Schön finde ich aber die Entwicklung in der Beziehung zwischen Jackie und Diane. Anfangs konnten sie sich nicht leiden, weil beide so unterschiedlich waren. Durch ihre gemeinsamen Entdeckungen und Abenteuer (unter anderem in der öffentlichen Stadtbibliothek, in der eigentlich nie jemand wieder lebend rauskommt und über die keiner so wirklich spricht) haben sie gelernt, sich gegenseitig zu respektieren und die Charaktereigenschaften des anderen zu schätzen.

Die Storyline selbst verliert sich an einigen Stellen. Ich war mir teilweise nicht ganz sicher, was das Ziel ist und wie sie es erreichen wollen. Und auch das Ende war etwas zu konstruiert und hat eigentlich keinen Sinn gemacht - aber was macht schon Sinn in Night Vale?

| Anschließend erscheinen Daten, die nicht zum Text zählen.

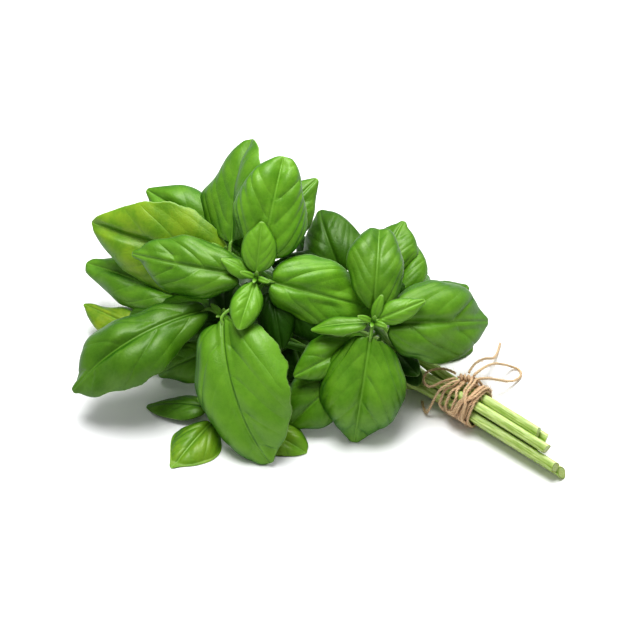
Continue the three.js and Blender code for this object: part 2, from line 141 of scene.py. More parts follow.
def addNode(tree, kind, links=None, **settings):
    # adds one node with its settings, and joins or fills its sockets
    node = tree.nodes.new(kind)
    for key, value in settings.items():
        setattr(node, key, value)
    for key, value in (links or {}).items():
        usable = [s for s in node.inputs if s.enabled]
        socket = usable[key] if isinstance(key, int) else next(s for s in usable if s.name == key)
        if isinstance(value, bpy.types.Node):
            value = firstOutput(value)
        if isinstance(value, bpy.types.NodeSocket):
            tree.links.new(value, socket)
        else:
            socket.default_value = value
    return node


def newMaterial(name, **fixed):
    material = bpy.data.materials.new(name)
    material.use_nodes = True
    shader = material.node_tree.nodes["Principled BSDF"]
    for label, value in fixed.items():
        shader.inputs[label.replace("_", " ")].default_value = value
    return material, material.node_tree, shader


def meshPiece(name, points, faces, attributes=None, edges=()):
    mesh = bpy.data.meshes.new(name)
    mesh.from_pydata(points, edges, faces)
    for label, values in (attributes or {}).items():
        values = np.asarray(values, np.float32)
        if values.ndim == 2:
            layer = mesh.attributes.new(label, "FLOAT_VECTOR", "POINT")
            layer.data.foreach_set("vector", values.ravel())
        else:
            layer = mesh.attributes.new(label, "FLOAT", "POINT")
            layer.data.foreach_set("value", values)
    piece = bpy.data.objects.new(name, mesh)
    bpy.context.scene.collection.objects.link(piece)
    return piece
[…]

Alles in allem hat mir die Geschichte sehr gut gefallen. Sie hat eben diesen typischen Night Vale-Charm. Der Plot selbst hätte etwas spannungs- und temporeicher sein können, aber dann wären wahrscheinlich die ganzen kleinen Details verloren gegangen, die die Geschichte so ausmachen. Seltsamerweise schließe ich die Geschichte mit jedem Tag mehr ins Herz. Kann aber auch daran liegen, dass ich wieder angefangen habe, mir den Podcast anzuhören ;) Somit bleibt mir nur noch eins zu sagen: Good night, Night Vale. Good night. ♥
 

Hier noch ein paar Zitate, die zeigen, wie toll, einzigartig, unsinnig, irreal, widersprüchlich und fantastisch Night Vale ist:

“Clocks and calendars don’t work in Night Vale. Time itself doesn’t work.”

“Of course, angels do not exist. It is illegal to consider their existence, or even to give them a dollar when they forget bus money and start hovering around the Ralphs asking for change. The great hierarchy of angels is a foolish dream, and anyway is forbidden knowledge to Night Vale citizens. All of the angels in Night Vale live  with Josie out by the car lot. There are no angels in Night Vale.”

“We are skipping Friday this week, but we’ll make up for it by having Double Friday next week. Mark your schedules.”

“It’s not easy raising a child in Night Vale. Things go strange often. There are literal monsters here. Most towns don’t have literal monsters, I think, but we do.”

“Librarians are hideous creatures of unimaginable power. And even if you could imagine their power, it would be illegal. It is absolutely illegal to even try to picture what such a being would be like.”

“Comfort was the answer to all life's problems. It didn't solve them, but it made them more distant for a bit as they quietly worsened.”